--- Begin Dataset extract ---
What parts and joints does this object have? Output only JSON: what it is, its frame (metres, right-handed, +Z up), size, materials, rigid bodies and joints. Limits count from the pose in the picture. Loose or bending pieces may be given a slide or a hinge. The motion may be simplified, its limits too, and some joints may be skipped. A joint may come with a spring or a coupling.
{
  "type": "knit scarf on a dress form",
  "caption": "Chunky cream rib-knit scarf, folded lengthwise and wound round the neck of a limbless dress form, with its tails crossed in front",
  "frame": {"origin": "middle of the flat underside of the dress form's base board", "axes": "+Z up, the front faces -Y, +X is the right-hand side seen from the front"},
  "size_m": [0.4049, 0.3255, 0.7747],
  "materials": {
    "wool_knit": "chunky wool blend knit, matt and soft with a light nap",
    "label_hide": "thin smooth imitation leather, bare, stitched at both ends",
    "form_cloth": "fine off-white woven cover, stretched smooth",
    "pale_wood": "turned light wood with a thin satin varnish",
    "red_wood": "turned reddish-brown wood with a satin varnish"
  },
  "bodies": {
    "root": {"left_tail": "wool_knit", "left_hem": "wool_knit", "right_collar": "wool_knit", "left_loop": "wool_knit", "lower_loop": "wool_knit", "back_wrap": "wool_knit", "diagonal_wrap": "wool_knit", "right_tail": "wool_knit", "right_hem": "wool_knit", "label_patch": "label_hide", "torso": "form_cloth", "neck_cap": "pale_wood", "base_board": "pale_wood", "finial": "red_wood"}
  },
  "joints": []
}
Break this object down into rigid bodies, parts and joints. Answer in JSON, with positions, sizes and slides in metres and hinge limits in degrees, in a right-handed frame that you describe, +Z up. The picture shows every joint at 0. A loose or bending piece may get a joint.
--- End Dataset extract ---
== Short problem ==
Copy out each line exactly.

== Response below ==
What parts and joints does this object have? Output only JSON: what it is, its frame (metres, right-handed, +Z up), size, materials, rigid bodies and joints. Limits count from the pose in the picture. Loose or bending pieces may be given a slide or a hinge. The motion may be simplified, its limits too, and some joints may be skipped. A joint may come with a spring or a coupling.
{
  "type": "knit scarf on a dress form",
  "caption": "Chunky cream rib-knit scarf, folded lengthwise and wound round the neck of a limbless dress form, with its tails crossed in front",
  "frame": {"origin": "middle of the flat underside of the dress form's base board", "axes": "+Z up, the front faces -Y, +X is the right-hand side seen from the front"},
  "size_m": [0.4049, 0.3255, 0.7747],
  "materials": {
    "wool_knit": "chunky wool blend knit, matt and soft with a light nap",
    "label_hide": "thin smooth imitation leather, bare, stitched at both ends",
    "form_cloth": "fine off-white woven cover, stretched smooth",
    "pale_wood": "turned light wood with a thin satin varnish",
    "red_wood": "turned reddish-brown wood with a satin varnish"
  },
  "bodies": {
    "root": {"left_tail": "wool_knit", "left_hem": "wool_knit", "right_collar": "wool_knit", "left_loop": "wool_knit", "lower_loop": "wool_knit", "back_wrap": "wool_knit", "diagonal_wrap": "wool_knit", "right_tail": "wool_knit", "right_hem": "wool_knit", "label_patch": "label_hide", "torso": "form_cloth", "neck_cap": "pale_wood", "base_board": "pale_wood", "finial": "red_wood"}
  },
  "joints": []
}
Break this object down into rigid bodies, parts and joints. Answer in JSON, with positions, sizes and slides in metres and hinge limits in degrees, in a right-handed frame that you describe, +Z up. The picture shows every joint at 0. A loose or bending piece may get a joint.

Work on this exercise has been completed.